Check out this interactive content on CNN.com

But smaller banks, which are disproportionately tied to cash-strapped industries like technology and cryptocurrencies, could find themselves struggling, according to Ed Moya, senior market analyst at Oanda.

“Everybody on Wall Street knew that the Fed’s campaign to raise interest rates would eventually break something, and right now it’s bringing down small banks,” Moya said.

“Idiosyncratic Situation”

Although relatively unknown outside Silicon Valley, SVB was among the 20 largest U.S. commercial banks with $209 billion in total assets at the end of last year, according to the FDIC.

It is the largest lender to fail since the bankruptcy of Washington Mutual in 2008.

The bank has partnered with nearly half of all technology and healthcare companies in the United States, many of which have withdrawn deposits from the bank.

Mike Mayo, Wells Fargo’s senior banking analyst, said the SVB crisis may be an “idiosyncratic situation.”

“It’s night and day against the global financial crisis of 15 years ago,” he told CNN’s Julia Chatterley on Friday. Back then, he said, “banks were taking excessive risks and people thought everything was fine. Now everyone is concerned, but underneath the surface banks are more resilient than they have been in a generation.”

Rising interest rates bite

SVB’s sudden drop reflects other risky bets that have been exposed in the market turmoil of the past year.

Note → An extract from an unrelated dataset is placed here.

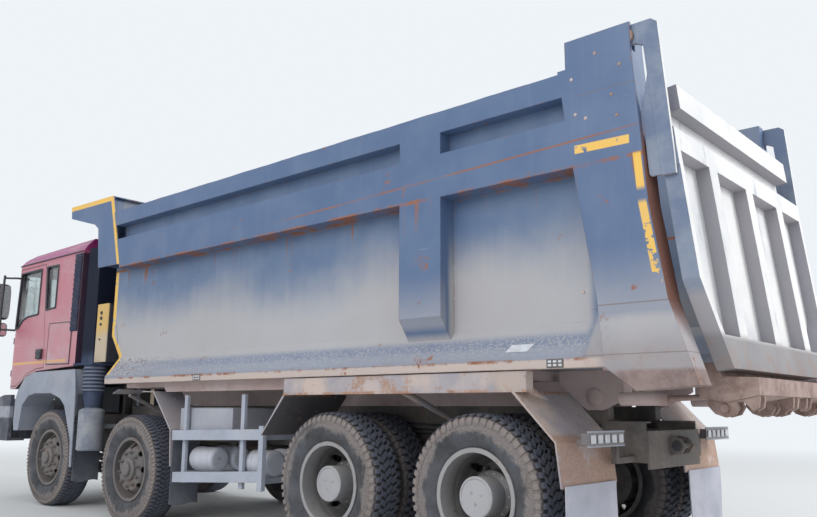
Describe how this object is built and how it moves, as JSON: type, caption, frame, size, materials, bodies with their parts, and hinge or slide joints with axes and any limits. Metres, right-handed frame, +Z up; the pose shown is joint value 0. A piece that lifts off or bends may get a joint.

Crypto-focused lender Silvergate said on Wednesday it was winding down and liquidating the bank after it was hit financially by turmoil in digital assets. Signature Bank, another lender, was hit hard by the bank selloff, with shares plunging 30% before being halted on volatility on Friday.

“The institutional challenges facing SVB reflect a larger and more widespread systemic problem: the banking industry is sitting on a ton of low-yielding assets that, thanks to the last year of rate hikes, are now far below water — and sinking,” wrote Konrad Alt, co-founder of Klaros Group.

Alt estimated that rate hikes have “effectively wiped out approximately 28% of all capital in the banking industry by the end of 2022.”